“今年八月十五的贡品已备好了”。随着中秋节临近,一些记忆让我恍然惊觉,那些浸润在月光里的老规矩,从未因岁月流逝而褪色。
中秋的前一天,母亲照例要制作“月饼”。先调制花生、青红丝、白糖等月饼馅料,然后面团在她掌心旋转,拇指灵巧地捏出一个窝窝把五颜六色的馅料盘在中心,再两手一挤一扭生坯做成了摆放在案板上,拿个月饼大小圆形硬质小压板压在生坯上,再轻轻撒点白芝麻粒,俨然一副月宫中嫦娥仙女下凡人间点缀一样优美又不乏灵气,但必须先做十二个圆形的—— 象征一年圆满。我小时候总嫌麻烦,因为每次做月饼整个过程时间之长,耗费人力物力,问她为何不去买。她说:“手捏的才有魂儿”锅盖掀开的刹那,香味扑鼻,热气裹着独有的香味腾起,那些圆润晶莹剔透的月饼静静地齐刷刷甜甜地酣睡在烤盘里,像一群等待检阅的小月亮。
最解馋的是中午,每家每户再穷都要杀只公鸡配着胡萝卜一起红烧,有点余钱再买一点其他蔬菜清炒点缀,没钱就到自家菜园子拔点青菜炒炒。记得一次我放学回家,都中午了,家里没有一个人,我就知道都在地里收割庄稼,当时正是秋收季节,就赶紧放下书包去地里找大人做饭,母亲说今天是八月十五,你先回家逮个公鸡逮着,一会干完活回去杀鸡。就这样我又跑回家撵鸡,那公鸡太狡猾了,跑到跟前想扑上去逮住,它又扑扑飞走了,就这样几经周折,终于逮到了,这顿饭吃的真的不易啊!
最郑重的还是摆供桌。八仙桌须得挪到庭院正中老槐树下,如果下雨就摆放到堂屋正中央,母亲用湿布反复擦拭桌面,直到木纹在月光下泛出流水般的光泽。贡品的摆放极有章法:月饼居中,瓜果分列,苹果和砀山梨要选最圆最圆的,石榴要咧嘴笑的“开口笑”。她不许我们插手,说错不得分寸。
待月亮升到枣树梢,祭月便开始了。首先,母亲只仰头望着月亮,嘴唇轻轻翕动。那无声的诉说随香气袅袅上升,仿佛真能抵达月宫。我们屏息立在旁边,看月光把她花白的头发染成银丝。这时连最顽皮的弟弟都安静了,整个院子沉浸在一种庄严的温柔里。

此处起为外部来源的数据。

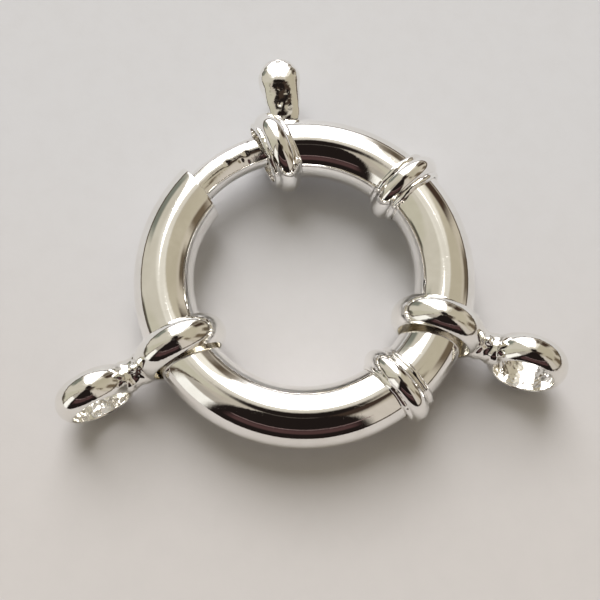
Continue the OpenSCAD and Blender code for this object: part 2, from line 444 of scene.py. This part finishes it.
# The lever's pin from its end in the gate up to the stem: radius and height above the tube
PIN_FORM = [(PIN_R, -TUBE_WALL - PIN_DEPTH), (PIN_R, -0.3), (PIN_R, 0.09), (PIN_TOP_R, 0.1)]

# Small pits in the front of the lever: place across, height, size and depth
LEVER_PITS = [
    (-0.08, 4.0, 0.09, 0.10),
    (0.1, 2.1, 0.14, 0.03),
    (-0.3, 1.8, 0.12, 0.03),
    (0.25, 1.2, 0.12, 0.04),
]


def lever_sections(around):
    """The even form of the lever: rounded squares up the stem, which grow rounder in the ball."""
    form = np.array(LEVER_FORM)
    heights = np.unique(np.concatenate([form[:3, 0], np.linspace(form[2, 0], LEVER_TOP, 110)]))
    half_w, front_t, back_t = [np.interp(heights, form[:, 0], form[:, i]) for i in (1, 2, 3)]
    for _ in range(5):
        for run in (half_w, front_t, back_t):
            run[4:-2] = (run[3:-3] + 2 * run[4:-2] + run[5:-1]) / 4
    power = 2 / (3.1 - 0.4 * smoothstep(ROUNDER_ZONE, heights))[:, None]
    c, s = cosd(around)[None], sind(around)[None]
    across = half_w[:, None] * np.sign(c) * abs(c) ** power
    thick = np.where(s > 0, front_t[:, None], back_t[:, None])
    return np.stack([-thick * np.sign(s) * abs(s) ** power, across, heights[:, None] + 0 * across], -1)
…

分食贡品是最快乐的环节。母亲把月饼切成等份,连那碟毛豆都要数清颗数平分。她说吃过供月的食物,能得到月亮的祝福。我至今记得那些夜晚:父亲把梨削成小兔模样,大姐把石榴籽摆成月亮形状,而我总要把最大块的月饼塞给母亲。月光透过枝叶茂盛的槐树洒下来,在我们身上印下斑驳的花纹,像月宫桂树的影子。
13年前的中秋,母亲把摆供的规矩教给了重孙女。孩子踮着脚数盘子:“奶奶,为什么苹果要放五个?”母亲摸着她的头:“四方加中央,是团团圆圆。”那一刻我突然明白,这些看似繁琐的习俗,其实是祖先用最朴素的方式,把中秋团圆的家族观,都藏进了月光下的仪式里。
突然一阵习习的微风把我从思绪中拽回来,今年我在刚装修的阳台摆上月饼。当月亮爬上楼宇,我学着母亲的样子仰首——忽然懂得,这些老规矩从来不是迷信,而是中国人把乡愁、思念、祝愿,都托付给月亮的浪漫。就像母亲说的:月光认得每个游子的心,都渴望循着古老的仪式回家,找到家的感觉!爹娘:你们二老在天上还好吗?女儿禁不住挂念!